→ Collected data:
···

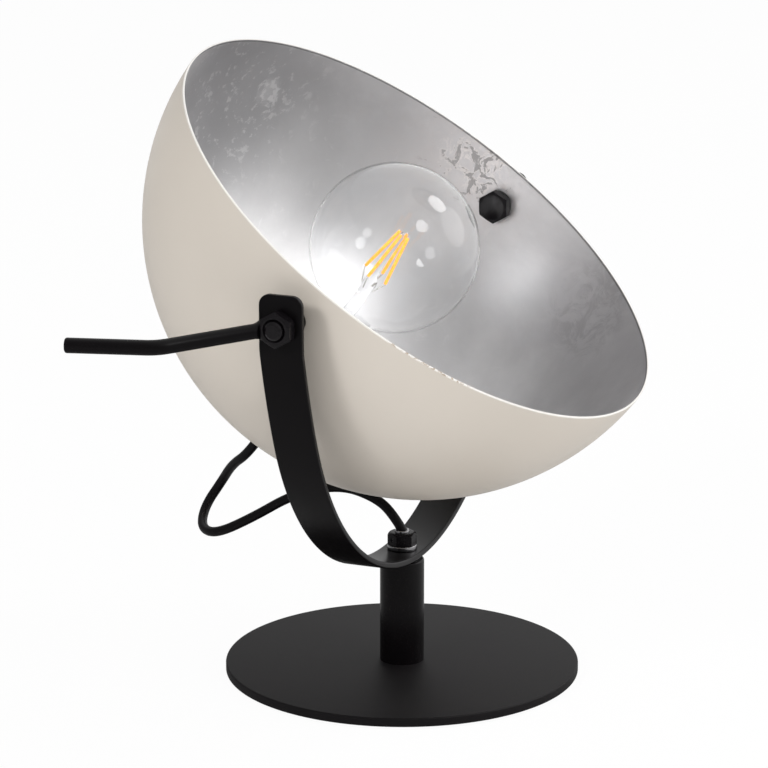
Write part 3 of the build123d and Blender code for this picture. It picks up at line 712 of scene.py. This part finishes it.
def washer(name, outer, low, high):
    bore, edge = washers["bore"], washers["edge"]
    return turned(name, [
        (bore, low + edge), (bore + edge, low), *arc((outer - edge, low + edge), edge, -90, 0, 4),
        *arc((outer - edge, high - edge), edge, 0, 90, 4), (bore + edge, high), (bore, high - edge),
    ], steps=128)


gripWasher = washer("grip_washer", washers["gripOuter"], washers["gripLow"], washers["gripHigh"])
finishPiece(gripWasher, "yoke", ["gland_washer"], "zinc_steel")
thrustRing = washer("thrust_ring", washers["thrustOuter"], washers["thrustLow"], washers["thrustHigh"])
finishPiece(thrustRing, "yoke", ["thrust_washer"], "zinc_steel")
print("cord grips and washers made")


# pivots: bolts with a hexagonal head inside the dome, nuts and washers outside
pivot = {"flats": 0.017, "headFace": 0.14182, "headSeat": 0.14822, "bolt": 0.005, "endChamfer": 0.0013,
         "nearEnd": 0.1793274, "farEnd": 0.1791274, "nutSeat": 0.1691274, "nutFace": 0.1771274, "lockFlats": 0.014,
         "lockLow": 0.1529274, "lockHigh": 0.1609274, "leverSink": 0.0012,
         "slack": 0.00005}
nutBore = pivot["bolt"] + pivot["slack"]


def pivotBolt(name, end, side):
    piece = hexBlank(name, pivot["flats"], pivot["headFace"], pivot["headSeat"], highChamfer=False)
    shank = turned("bolt_shank", [
        (0, pivot["headSeat"] - 0.002), (pivot["bolt"], pivot["headSeat"] - 0.002),
        (pivot["bolt"], end - pivot["endChamfer"] - 0.0001), (pivot["bolt"] - 0.0001, end - pivot["endChamfer"]),
        (pivot["bolt"] - pivot["endChamfer"], end - 0.0001), (pivot["bolt"] - pivot["endChamfer"] - 0.0002, end),
        (0, end),
    ], steps=64, closed=False)
    cutWith(piece, shank, "UNION")
    return settle(piece, side)


finishPiece(pivotBolt("near_bolt", pivot["nearEnd"], nearSide), "shade", ["near_pivot_bolt"], "dark_steel", 25)
finishPiece(pivotBolt("far_bolt", pivot["farEnd"], farSide), "shade", ["far_pivot_bolt"], "dark_steel", 25)
lockNut = hexNut("lock_nut_near", pivot["lockFlats"], nutBore, pivot["lockLow"], pivot["lockHigh"])
lockTwin = copyPiece(lockNut, "lock_nut_far", farSide)
settle(lockNut, nearSide)
for piece in (lockNut, lockTwin):
    finishPiece(piece, "shade", ["lock_nuts"], "dark_steel", 25)
farNut = settle(hexNut("far_outer_nut", pivot["flats"], nutBore, pivot["nutSeat"], pivot["nutFace"]), farSide)
finishPiece(farNut, "shade", ["far_nut"], "dark_steel", 25)
leverNut = settle(hexNut("lever_clamp_nut", pivot["flats"], nutBore, pivot["nutSeat"], pivot["nutFace"],
                         sink=pivot["leverSink"]), nearSide)
finishPiece(leverNut, "lever", ["lever_nut"], "dark_steel", 25)
poleNut = settle(hexNut("pole_lock_nut", pivot["lockFlats"], pole["nutBore"], pole["nutLow"],
                        pole["nutLow"] + pole["nutHeight"]), lampFrame)
finishPiece(poleNut, "shade", ["pole_nut"], "zinc_steel", 25)
print("pivot hardware made")


# clamp lever: a round bar with one bend, welded to the nut
# first and second: degrees outward, degrees down and length of the two straight parts
lever = {"root": (-0.17313, 0.0085, 0.237835), "radius": 0.004, "first": (45.0, 3.8, 0.057),
         "second": (15.0, 0, 0.0474), "bend": 0.022, "tipEdge": 0.0012, "stub": 0.004, "seatClear": 0.020,
         "weld": [(0, -0.0042), (0.0052, -0.0042), (0.0052, 0.0006), (0.0048, 0.0013), (0.0043, 0.0024),
                  (0.00401, 0.0040), (0.0039, 0.0044), (0, 0.0044)]}


def leverWay(outward, drop):
    out, down = math.radians(outward), math.radians(drop)
    return Vector((-math.sin(out) * math.cos(down), math.cos(out) * math.cos(down), -math.sin(down)))


def leverBar():
    first, second = leverWay(*lever["first"][:2]), leverWay(*lever["second"][:2])
    turn = first.angle(second)
    tangent = lever["bend"] * math.tan(turn / 2)
    root = Vector(lever["root"])
    start = Matrix.Translation(root) @ Vector((0, 0, 1)).rotation_difference(first).to_matrix().to_4x4()
    wipeSelection()
    bpy.ops.mesh.primitive_circle_add(vertices=48, radius=lever["radius"], fill_type="NGON",
                                      location=(0, 0, -lever["stub"]))
    piece = settle(namePiece("lever_bar"), start)
    editPiece(piece)
    bpy.ops.mesh.select_mode(type="FACE")
    bpy.ops.mesh.select_all(action="SELECT")
    straight = first * (lever["stub"] + lever["first"][2] - tangent)
    bpy.ops.mesh.extrude_region_move(TRANSFORM_OT_translate={"value": straight})
    elbow = root + first * (lever["first"][2] - tangent)
    centre = elbow + (second - first * first.dot(second)).normalized() * lever["bend"]
    bpy.ops.mesh.spin(steps=12, angle=turn, center=centre, axis=-first.cross(second).normalized())
    bpy.ops.mesh.extrude_region_move(TRANSFORM_OT_translate={"value": second * (lever["second"][2] - tangent)})
    bpy.ops.mesh.bevel(offset=lever["tipEdge"], segments=4, affect="EDGES")
    tidyMesh()
    leaveEdit()
    weld = turned("weld_flare", lever["weld"], steps=48, closed=False, placed=start)
    cutWith(piece, weld, "UNION")
    cutWith(piece, settle(hexPrism(pivot["flats"], 0, 0.3, softness=0.00001), nearSide))
    cutWith(piece, bar(lever["seatClear"], 0, pivot["nutSeat"], placed=nearSide))
    return piece


finishPiece(leverBar(), "lever", ["lever_rod"], "black_paint", 40)
print("lever made")


# dome: a spun shell with a bare rim
dome = {"segments": 224, "rings": 112, "hole": 0.0053, "rimEdge": 0.0004}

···

Copy out the whole listing exactly.

→ Exercise answer:
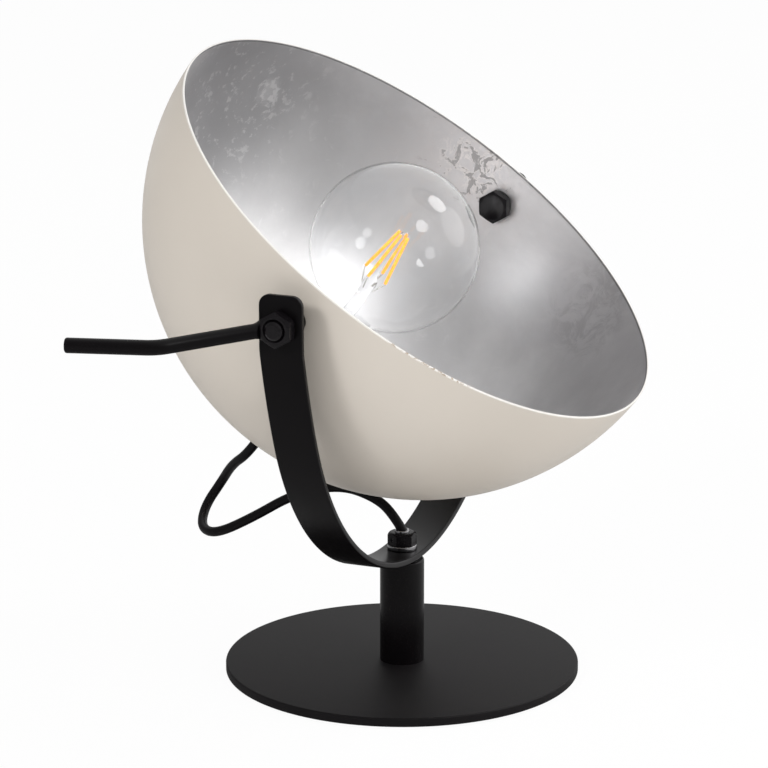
Write part 3 of the build123d and Blender code for this picture. It picks up at line 712 of scene.py. This part finishes it.
def washer(name, outer, low, high):
    bore, edge = washers["bore"], washers["edge"]
    return turned(name, [
        (bore, low + edge), (bore + edge, low), *arc((outer - edge, low + edge), edge, -90, 0, 4),
        *arc((outer - edge, high - edge), edge, 0, 90, 4), (bore + edge, high), (bore, high - edge),
    ], steps=128)


gripWasher = washer("grip_washer", washers["gripOuter"], washers["gripLow"], washers["gripHigh"])
finishPiece(gripWasher, "yoke", ["gland_washer"], "zinc_steel")
thrustRing = washer("thrust_ring", washers["thrustOuter"], washers["thrustLow"], washers["thrustHigh"])
finishPiece(thrustRing, "yoke", ["thrust_washer"], "zinc_steel")
print("cord grips and washers made")


# pivots: bolts with a hexagonal head inside the dome, nuts and washers outside
pivot = {"flats": 0.017, "headFace": 0.14182, "headSeat": 0.14822, "bolt": 0.005, "endChamfer": 0.0013,
         "nearEnd": 0.1793274, "farEnd": 0.1791274, "nutSeat": 0.1691274, "nutFace": 0.1771274, "lockFlats": 0.014,
         "lockLow": 0.1529274, "lockHigh": 0.1609274, "leverSink": 0.0012,
         "slack": 0.00005}
nutBore = pivot["bolt"] + pivot["slack"]


def pivotBolt(name, end, side):
    piece = hexBlank(name, pivot["flats"], pivot["headFace"], pivot["headSeat"], highChamfer=False)
    shank = turned("bolt_shank", [
        (0, pivot["headSeat"] - 0.002), (pivot["bolt"], pivot["headSeat"] - 0.002),
        (pivot["bolt"], end - pivot["endChamfer"] - 0.0001), (pivot["bolt"] - 0.0001, end - pivot["endChamfer"]),
        (pivot["bolt"] - pivot["endChamfer"], end - 0.0001), (pivot["bolt"] - pivot["endChamfer"] - 0.0002, end),
        (0, end),
    ], steps=64, closed=False)
    cutWith(piece, shank, "UNION")
    return settle(piece, side)


finishPiece(pivotBolt("near_bolt", pivot["nearEnd"], nearSide), "shade", ["near_pivot_bolt"], "dark_steel", 25)
finishPiece(pivotBolt("far_bolt", pivot["farEnd"], farSide), "shade", ["far_pivot_bolt"], "dark_steel", 25)
lockNut = hexNut("lock_nut_near", pivot["lockFlats"], nutBore, pivot["lockLow"], pivot["lockHigh"])
lockTwin = copyPiece(lockNut, "lock_nut_far", farSide)
settle(lockNut, nearSide)
for piece in (lockNut, lockTwin):
    finishPiece(piece, "shade", ["lock_nuts"], "dark_steel", 25)
farNut = settle(hexNut("far_outer_nut", pivot["flats"], nutBore, pivot["nutSeat"], pivot["nutFace"]), farSide)
finishPiece(farNut, "shade", ["far_nut"], "dark_steel", 25)
leverNut = settle(hexNut("lever_clamp_nut", pivot["flats"], nutBore, pivot["nutSeat"], pivot["nutFace"],
                         sink=pivot["leverSink"]), nearSide)
finishPiece(leverNut, "lever", ["lever_nut"], "dark_steel", 25)
poleNut = settle(hexNut("pole_lock_nut", pivot["lockFlats"], pole["nutBore"], pole["nutLow"],
                        pole["nutLow"] + pole["nutHeight"]), lampFrame)
finishPiece(poleNut, "shade", ["pole_nut"], "zinc_steel", 25)
print("pivot hardware made")


# clamp lever: a round bar with one bend, welded to the nut
# first and second: degrees outward, degrees down and length of the two straight parts
lever = {"root": (-0.17313, 0.0085, 0.237835), "radius": 0.004, "first": (45.0, 3.8, 0.057),
         "second": (15.0, 0, 0.0474), "bend": 0.022, "tipEdge": 0.0012, "stub": 0.004, "seatClear": 0.020,
         "weld": [(0, -0.0042), (0.0052, -0.0042), (0.0052, 0.0006), (0.0048, 0.0013), (0.0043, 0.0024),
                  (0.00401, 0.0040), (0.0039, 0.0044), (0, 0.0044)]}


def leverWay(outward, drop):
    out, down = math.radians(outward), math.radians(drop)
    return Vector((-math.sin(out) * math.cos(down), math.cos(out) * math.cos(down), -math.sin(down)))


def leverBar():
    first, second = leverWay(*lever["first"][:2]), leverWay(*lever["second"][:2])
    turn = first.angle(second)
    tangent = lever["bend"] * math.tan(turn / 2)
    root = Vector(lever["root"])
    start = Matrix.Translation(root) @ Vector((0, 0, 1)).rotation_difference(first).to_matrix().to_4x4()
    wipeSelection()
    bpy.ops.mesh.primitive_circle_add(vertices=48, radius=lever["radius"], fill_type="NGON",
                                      location=(0, 0, -lever["stub"]))
    piece = settle(namePiece("lever_bar"), start)
    editPiece(piece)
    bpy.ops.mesh.select_mode(type="FACE")
    bpy.ops.mesh.select_all(action="SELECT")
    straight = first * (lever["stub"] + lever["first"][2] - tangent)
    bpy.ops.mesh.extrude_region_move(TRANSFORM_OT_translate={"value": straight})
    elbow = root + first * (lever["first"][2] - tangent)
    centre = elbow + (second - first * first.dot(second)).normalized() * lever["bend"]
    bpy.ops.mesh.spin(steps=12, angle=turn, center=centre, axis=-first.cross(second).normalized())
    bpy.ops.mesh.extrude_region_move(TRANSFORM_OT_translate={"value": second * (lever["second"][2] - tangent)})
    bpy.ops.mesh.bevel(offset=lever["tipEdge"], segments=4, affect="EDGES")
    tidyMesh()
    leaveEdit()
    weld = turned("weld_flare", lever["weld"], steps=48, closed=False, placed=start)
    cutWith(piece, weld, "UNION")
    cutWith(piece, settle(hexPrism(pivot["flats"], 0, 0.3, softness=0.00001), nearSide))
    cutWith(piece, bar(lever["seatClear"], 0, pivot["nutSeat"], placed=nearSide))
    return piece


finishPiece(leverBar(), "lever", ["lever_rod"], "black_paint", 40)
print("lever made")


# dome: a spun shell with a bare rim
dome = {"segments": 224, "rings": 112, "hole": 0.0053, "rimEdge": 0.0004}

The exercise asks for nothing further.